Pictures via wikimedia except where stated.

[1] At the time controlled by Peru but under dispute between various South American countries, currently part of Columbia.

[2] It’s generally speculated by historians that if not for the outbreak of World War I then Ireland would have been probably have been granted Home Rule by the end of 1914. If so this would almost certainly have led to a civil war, as Unionists were wholeheartedly against the idea.

[3] Given a lot of the things that went on in Ireland in the 20th century and are only now getting attention, all their talk of “Catholic domination” does seem a lot more plausible.
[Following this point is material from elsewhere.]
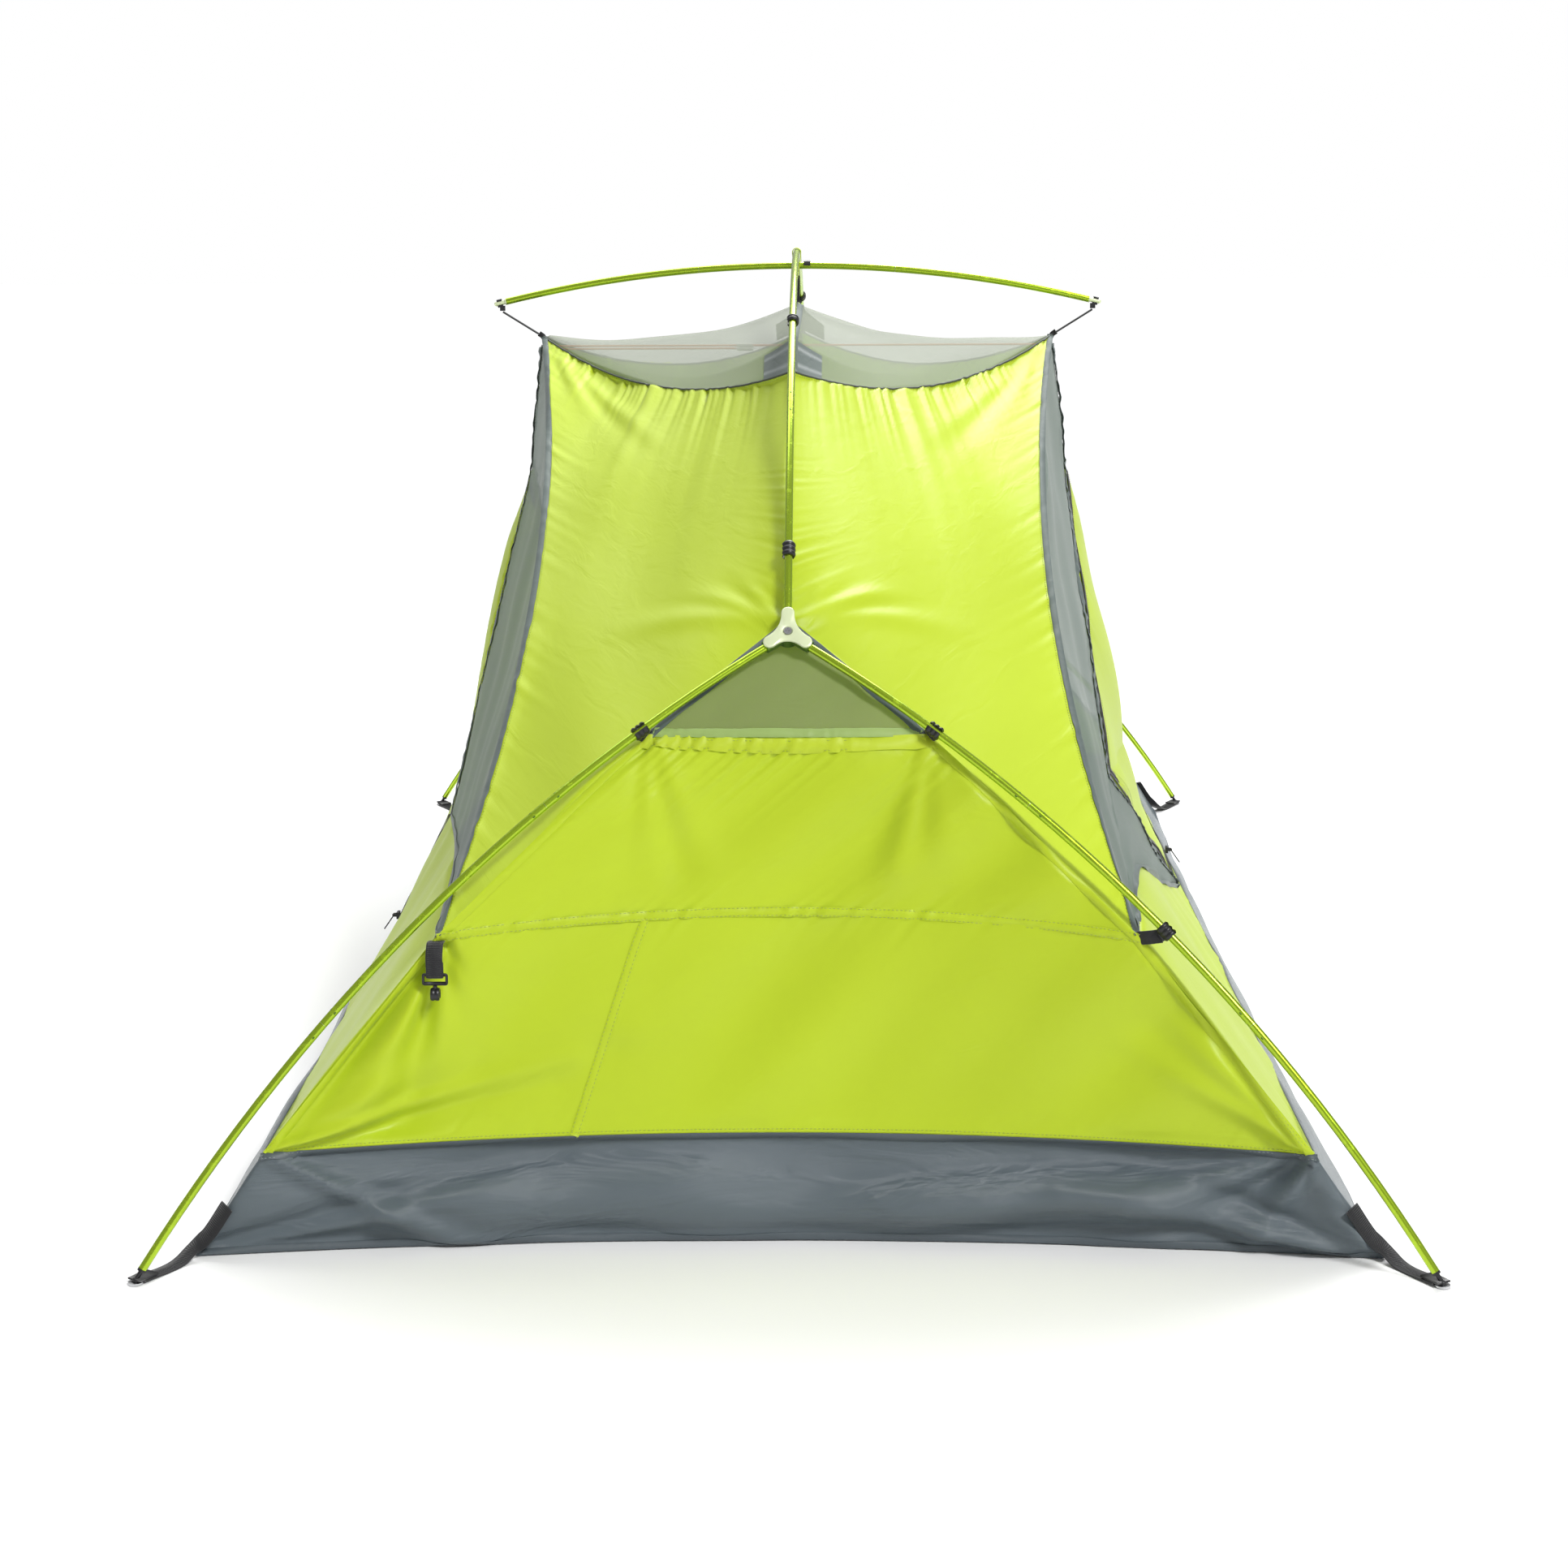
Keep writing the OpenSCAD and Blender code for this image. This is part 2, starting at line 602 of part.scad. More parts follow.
module leg_clip(f, to) {
    p = leg_point(f);
    d = leg_dir(f);
    out = p - to;
    away = out - (out * d) * d;
    y = cross(d, away / norm(away));
    e = away / norm(away);
    // The ring's own X points away from the tent, so that its mouth is hidden under the pole
    multmatrix([[-e[0], -y[0], d[0], p[0]], [-e[1], -y[1], d[1], p[1]], [-e[2], -y[2], d[2], p[2]]]) {
        clip_ring(clip_len, 4);
        translate([clip_r + clip_wall - 0.6, -clip_block_w / 2, -5])
            cube([max(2, norm(away) - clip_r - clip_wall - 3), clip_block_w, 10]);
    }
}

module upper_leg_clips() {
    color(black) four_corners() leg_clip(upper_frac, upper_pt);
}

module lower_leg_clips() {
    color(black) for (c = [[1, -1], [-1, 1], [1, 1]]) corner(c[0], c[1]) leg_clip(lower_frac, lower_pt);
}

module loose_clip_strap() {
    strap_w = web_w - 2;
    sleeve_r = pin_r + run_gap + web_t;
    color(black) corner(-1, -1) {
        translate(strap_top - [strap_w / 2, 0, web_t]) cube([strap_w, strap_out - 2, web_t]);
        difference() {
            union() {
                translate(strap_top - [strap_w / 2, web_t / 2, strap_len + 2.5])
                    cube([strap_w, web_t, strap_len + 2.5]);
                translate(pin_at) rotate([0, 90, 0]) cylinder(r = sleeve_r, h = strap_w, center = true);
            }
            translate(pin_at) rotate([0, 90, 0]) cylinder(r = pin_r + run_gap, h = web_w, center = true);
        }
    }
}

module loose_clip() {
    color(black) corner(-1, -1) translate(pin_at) {
        rotate([0, 90, 0]) cylinder(r = pin_r, h = web_w + 2, center = true);
        for (x = [-1, 1]) translate([x * (web_w / 2 + 1) - 1.5, -1.6, -8]) cube([3, 3.2, 9.2]);
        translate([-web_w / 2 - 2.5, -1.6, -11]) cube([web_w + 5, 3.2, 4]);
        translate([-2.5, -1.6, -16]) cube([5, 3.2, 6]);
        translate([0, 0, -16 - clip_r]) rotate([0, 90, 0]) rotate([0, 0, 180]) clip_ring(8, 6);
    }
}

// ---- floor and bathtub ----

function floor_end(u) = [floor_w / 2 * u, -(floor_l / 2 - floor_sag_end * (1 - u * u)), 0];
function floor_side(u) = [floor_w / 2 - floor_sag_side * (1 - u * u), floor_l / 2 * u, 0];

module floor_sheet() {
    outline = concat([for (u = steps(-1, 0.9, 19)) floor_end(u)], [for (u = steps(-1, 0.9, 19)) floor_side(u)]);
    color(slate) linear_extrude(height = cloth)
        polygon(concat([for (p = outline) [p[0], p[1]]], [for (p = outline) [-p[0], -p[1]]]));
}

module bathtub_wall() {
    low = [0, 0, cloth + 0.5];
    color(slate) {
        for (a = [0, 180]) rotate([0, 0, a]) {
            sheet([for (u = steps(-0.994, 0.994, 18)) [for (t = steps(0, 0.97, 3))
                lerp(floor_end(u) + low, tub_edge(u), t) - [0, 7 * sin(180 * t), 0]]], [0, cloth, 0]);
            sheet([for (u = steps(-0.994, 0.994, 20)) [for (t = steps(0, 0.97, 3))
                lerp(floor_side(u) + low, side_tub(-u * tub_top[1]), t) + [5 * sin(180 * t), 0, 0]]],
                [-cloth, 0, 0]);
        }
    }
}

// ---- ends ----

module end_wall(y) {
    us = steps(-1, 1, 12);
    color(lime) corner(1, y) {
        sheet(rows([for (u = us) tub_edge(u * 0.985)], [for (u = us) belt_edge(u * 0.985)], 3), [0, cloth, 0]);
        sheet(rows([for (u = us) belt_edge(u * 0.985)], [for (u = us) hem_edge(u * 0.97)], 4), [0, cloth, 0]);
    }
}

module end_mesh(y) {
    vs = steps(0.03, 0.94, 6);
    color(grey_mesh) corner(1, y) sheet(rows([for (v = vs) lerp(hem_edge(-1), hub_pt, v)],
                                             [for (v = vs) lerp(hem_edge(1), hub_pt, v)], 6), [0, cloth, 0]);
}

// ---- wings and roof ----

module wing(y) {
    color(lime) corner(1, y) for (x = [-1, 1]) corner(x, -1)
        sheet([for (v = steps(0.012, 0.988, 12)) [for (u = steps(0.012, 0.985, 10)) wing_at(u, v)]],
              [0, 0, -cloth]);
}

module roof_mesh() {
    color(grey_mesh) for (x = [-1, 1]) corner(x, -1)
        sheet([for (b = steps(0.012, 0.96, 10)) [for (a = steps(-0.985, 0.985, 14)) roof_at(a, b)]],
              [0, 0, -cloth]);
}

// ---- sides ----

module side_mesh(x) {
    vs = steps(0.07, 0.985, 12);
    ts = steps(0.01, 0.9, 8);
    color(grey_mesh) side(x) {
        sheet([for (v = vs)
            let (hold = seam / 2 / norm(side_wing(v, 1) - hinge_line(v)))
            [for (u = steps(hold, 1 - hold, 6)) hinge_strip(u, v)]], [-cloth, 0, 0]);
        sheet(rows([for (v = vs) latch_line(v)], [for (v = vs) side_wing(v, -1)], 3), [-cloth, 0, 0]);
        sheet(rows([for (t = ts) lerp(door_e, door_d, t)], [for (t = ts) band_line(t)], 3), [-cloth, 0, 0]);
    }
}

module side_panel(x) {
    end_w = -tub_top[1];
    color(lime) side(x) {
        sheet(rows([for (t = steps(0.01, 0.99, 8)) side_tub(lerp(end_w, door_c[1], t))],
                   [for (t = steps(0.01, 0.99, 8)) crest_line(t)], 3), [-cloth, 0, 0]);
        sheet(rows([for (t = steps(0.02, 0.98, 2)) side_tub(lerp(door_c[1], door_d[1], t))],
                   [for (t = steps(0.02, 0.98, 2)) lerp(door_c, door_d, t)], 2), [-cloth, 0, 0]);
        sheet(rows([for (t = steps(0.01, 0.99, 10)) side_tub(lerp(door_d[1], -end_w, t))],
                   [for (t = steps(0.01, 0.99, 10))
                       along([door_d, band_b, band_a, side_l], [0, 0.38, 0.8, 1], t)], 3), [-cloth, 0, 0]);
    }
}

// ---- doors, written for +X and moved with side() ----

module door(x) {
    color(lime) side(x) sheet([for (v = steps(0.03, 0.985, 12))
        let (hold = seam / 2 / norm(door_at(1, v) - door_at(0, v)))
        [for (u = steps(hold, 1 - hold, 8)) door_at(u, v)]], [-cloth, 0, 0]);
}

// The zip's chain lies on the outside of the door, along its edge
module door_zip(x) {
    color(black) side(x) for (e = [[door_b, door_c, 0.04, 0.95], [door_d, door_e, 0.06, 0.985]]) {
        run = (e[1] - e[0]) / norm(e[1] - e[0]);
        inward = cross(run, [1, 0, 0]) / norm(cross(run, [1, 0, 0]));
        s = inward * (door_a - e[0]) > 0 ? 1 : -1;
        into = s * inward;
        sheet([for (t = steps(e[2], e[3], 6))
            let (p = lerp(e[0], e[1], t) + zip_lift + into * (seam / 2 + 1))
            [p, p + into * zip_w]], [1, 0, 0]);
    }
    color(black) side(x) sheet([for (t = steps(0.04, 0.96, 4))
        let (p = lerp(door_c, door_d, t) + zip_lift + [0, 0, seam / 2 + 1]) [p, p + [0, 0, zip_w]]], [1, 0, 0]);
}

// The slider's own frame: +X points out of the tent, +Y back along the way it slides
module slider_frame() {
    translate(slider_at) rotate([0, 0, atan2(slide_dir[1], slide_dir[0]) + 90]) children();
}

module zip_slider(x) {
    color(black) side(x) slider_frame() {
        cube([slider_t, slider_l, slider_w], center = true);
        for (s = [-1, 1]) translate([slider_t / 2 - 0.5, s * (ear_gap + ear_t) / 2 - ear_t / 2, -1.8])
            cube([6.2, ear_t, 3.6]);
        translate([pull_pin_x, 0, 0]) rotate([90, 0, 0])
            cylinder(r = pull_pin_r, h = ear_gap + 1, center = true);
    }
}

module zip_pull(x) {
    color(black) side(x) slider_frame() translate([pull_pin_x, 0, 0]) rotate([0, -pull_lean, 0]) difference() {
        union() {
            rotate([90, 0, 0]) cylinder(r = 2.2, h = ear_gap - 0.6, center = true);
            translate([-0.8, -2.2, -pull_len]) cube([1.6, 4.4, pull_len - 1]);
        }
        rotate([90, 0, 0]) cylinder(r = pull_pin_r + 0.1, h = ear_gap + 2, center = true);
    }
}

// ---- line across the top of the cabin ----

module drying_line() {
    color(orange) {
        translate([-line_end, 0, line_z]) rotate([0, 90, 0]) cylinder(d = line_d, h = 2 * line_end);
        translate([-line_end, 0, line_z - line_pitch]) rotate([0, 90, 0])
            cylinder(d = line_d, h = line_end + lock_x - lock_len / 2 - 1);
    }
}

module line_lock() {
    color(lime_pale) translate([lock_x, 0, line_z]) rotate([0, 90, 0]) difference() {
        union() {
            cylinder(r = lock_r, h = lock_len, center = true);
            translate([line_pitch, 0, 0]) cylinder(r = lock_r, h = lock_len, center = true);
        }
        cylinder(r = line_d / 2 + run_gap, h = lock_len + 2, center = true);
        translate([line_pitch, 0, 0]) cylinder(r = line_d / 2 + run_gap, h = lock_len + 2, center = true);
    }
}

leg_pole(-1, -1);  // leg_pole_front_left
leg_pole(1, -1);  // leg_pole_front_right
leg_pole(-1, 1);  // leg_pole_rear_left
leg_pole(1, 1);  // leg_pole_rear_right
ridge_pole(1);  // ridge_pole_1
ridge_pole(2);  // ridge_pole_2
ridge_pole(3);  // ridge_pole_3
ridge_pole(4);  // ridge_pole_4
ridge_pole(5);  // ridge_pole_5
cross_pole(0);  // cross_pole_left
cross_pole(1);  // cross_pole_centre
cross_pole(2);  // cross_pole_right
leg_ferrules();
ridge_ferrules();
cross_pole_ferrules();
leg_shock_cords();
ridge_shock_cord();
cross_pole_shock_cord();
hub_body(-1);  // hub_front
hub_body(1);  // hub_rear
hub_cap(-1);  // hub_cap_front
hub_cap(1);  // hub_cap_rear
hub_screws();
pole_feet();
foot_grommets();
foot_webbing();
cross_pole_tips();
corner_hooks();
corner_elastics();
ridge_clips();
upper_leg_clips();
lower_leg_clips();
loose_clip_strap();
loose_clip();
crossing_clip();
crossing_loop();
floor_sheet();  // floor
bathtub_wall();
end_wall(-1);  // end_wall_front
end_wall(1);  // end_wall_rear
end_mesh(-1);  // end_mesh_front
end_mesh(1);  // end_mesh_rear
wing(-1);  // wing_front
wing(1);  // wing_rear
roof_mesh();
side_mesh(-1);  // side_mesh_left
side_mesh(1);  // side_mesh_right
side_panel(-1);  // side_panel_left
side_panel(1);  // side_panel_right
door(-1);  // door_left
door(1);  // door_right
door_zip(-1);  // door_zip_left
door_zip(1);  // door_zip_right
zip_slider(-1);  // zip_slider_left
zip_slider(1);  // zip_slider_right
zip_pull(-1);  // zip_pull_left
zip_pull(1);  // zip_pull_right
drying_line();
line_lock();
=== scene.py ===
"""Looks of a two-person tent body on its hubbed pole frame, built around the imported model.

Every size is in metres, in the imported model's frame: +Z is up and the long side runs along Y.
"""

import math

import bpy
import numpy as np
from mathutils import Matrix


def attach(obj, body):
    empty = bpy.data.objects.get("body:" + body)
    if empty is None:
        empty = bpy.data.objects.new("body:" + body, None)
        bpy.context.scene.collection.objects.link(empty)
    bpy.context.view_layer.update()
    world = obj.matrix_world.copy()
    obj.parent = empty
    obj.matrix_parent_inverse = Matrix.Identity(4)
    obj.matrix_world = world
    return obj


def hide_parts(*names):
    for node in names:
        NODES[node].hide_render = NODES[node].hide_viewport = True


bl_info = {
    "name": "Tent body on a hubbed pole frame",
    "version": (1, 0, 0),
    "blender": (4, 5, 0),
    "location": "View3D > Sidebar > Tent",
    "description": "Cloth, netting, seams, zips, poles and fittings of a two-person tent body",
    "category": "Object",
}

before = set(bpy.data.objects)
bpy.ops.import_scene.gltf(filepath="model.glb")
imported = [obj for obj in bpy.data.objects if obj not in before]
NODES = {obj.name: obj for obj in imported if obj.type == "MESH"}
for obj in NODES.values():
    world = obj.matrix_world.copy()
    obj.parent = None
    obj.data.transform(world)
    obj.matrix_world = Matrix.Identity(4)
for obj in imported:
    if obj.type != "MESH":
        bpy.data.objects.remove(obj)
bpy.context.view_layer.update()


# ---- the frame's own points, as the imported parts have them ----


def p3(x, y, z):
    return np.array([x, y, z], float)


FLOOR_X, FLOOR_Y = 0.635, 1.065
SAG_END, SAG_SIDE = 0.049, 0.020
TUB_TOP = p3(0.560, -1.050, 0.111)
TUB_RISE = 0.008
POLE_R = 0.0045
HUB_TOP = p3(0, -0.843, 0.638)
RIDGE_Z = 1.031
RIDGE_RISE = RIDGE_Z - HUB_TOP[2]
RIDGE_R = (HUB_TOP[1] ** 2 + RIDGE_RISE**2) / (2 * RIDGE_RISE)
RIDGE_A = math.asin(-HUB_TOP[1] / RIDGE_R)
RIDGE_LEN = 2 * RIDGE_R * RIDGE_A
RIDGE_END = 0.356
CROSS_Z = RIDGE_Z - 2 * POLE_R - 0.009
FOOT = p3(0.681, -1.139, 0.0035)
LEG_BOW = 0.064
BOW_HINT = p3(0.594, -0.269, 0.758)

CHORD = FOOT - HUB_TOP
LEG_L = np.linalg.norm(CHORD)
LEG_T = CHORD / LEG_L
LEG_D = BOW_HINT - (BOW_HINT @ LEG_T) * LEG_T
LEG_D = LEG_D / np.linalg.norm(LEG_D)
LEG_R = (LEG_L**2 / 4 + LEG_BOW**2) / (2 * LEG_BOW)
LEG_A = math.asin(LEG_L / 2 / LEG_R)

CLIP_AT = (0.113, 0.554)
UPPER_FRAC, LOWER_FRAC = 0.2, 0.533
FABRIC_DROP = 0.017
PEAK_Z = 0.962
TOP = p3(0.350, 0, 0.918)
HUB_CLOTH = HUB_TOP + p3(0, 0.028, 0.012)


def ridge_point(s):
    """A point on the ridge pole's centreline, at a length from the front hub."""
    a = RIDGE_A - s / RIDGE_R
    return p3(0, -RIDGE_R * math.sin(a), RIDGE_Z - RIDGE_R + RIDGE_R * math.cos(a))


def leg_point(f):
    """A point on the centreline of the leg at +X and -Y, from 0 at the hub to 1 at the foot."""
    a = (2 * f - 1) * LEG_A
    rise = LEG_R * (math.cos(a) - math.cos(LEG_A))
    return (HUB_TOP + FOOT) / 2 + LEG_R * math.sin(a) * LEG_T + rise * LEG_D


def leg_dir(f):
    a = (2 * f - 1) * LEG_A
    return math.cos(a) * LEG_T - math.sin(a) * LEG_D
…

[4] A secret society that had been formed fifty years earlier to coordinate and direct the republican movement.

[5] Kathleen Clarke (wife of Easter Rising leader Tom Clarke and later Mayor, TD and Senator) is on the record as saying that Roger was only ever supposed to be getting guns anyway. She’s also less than flattering about him in general, though her view seems slightly at odds with the general record.

[6] Which is less debated, but still fervently denied by many.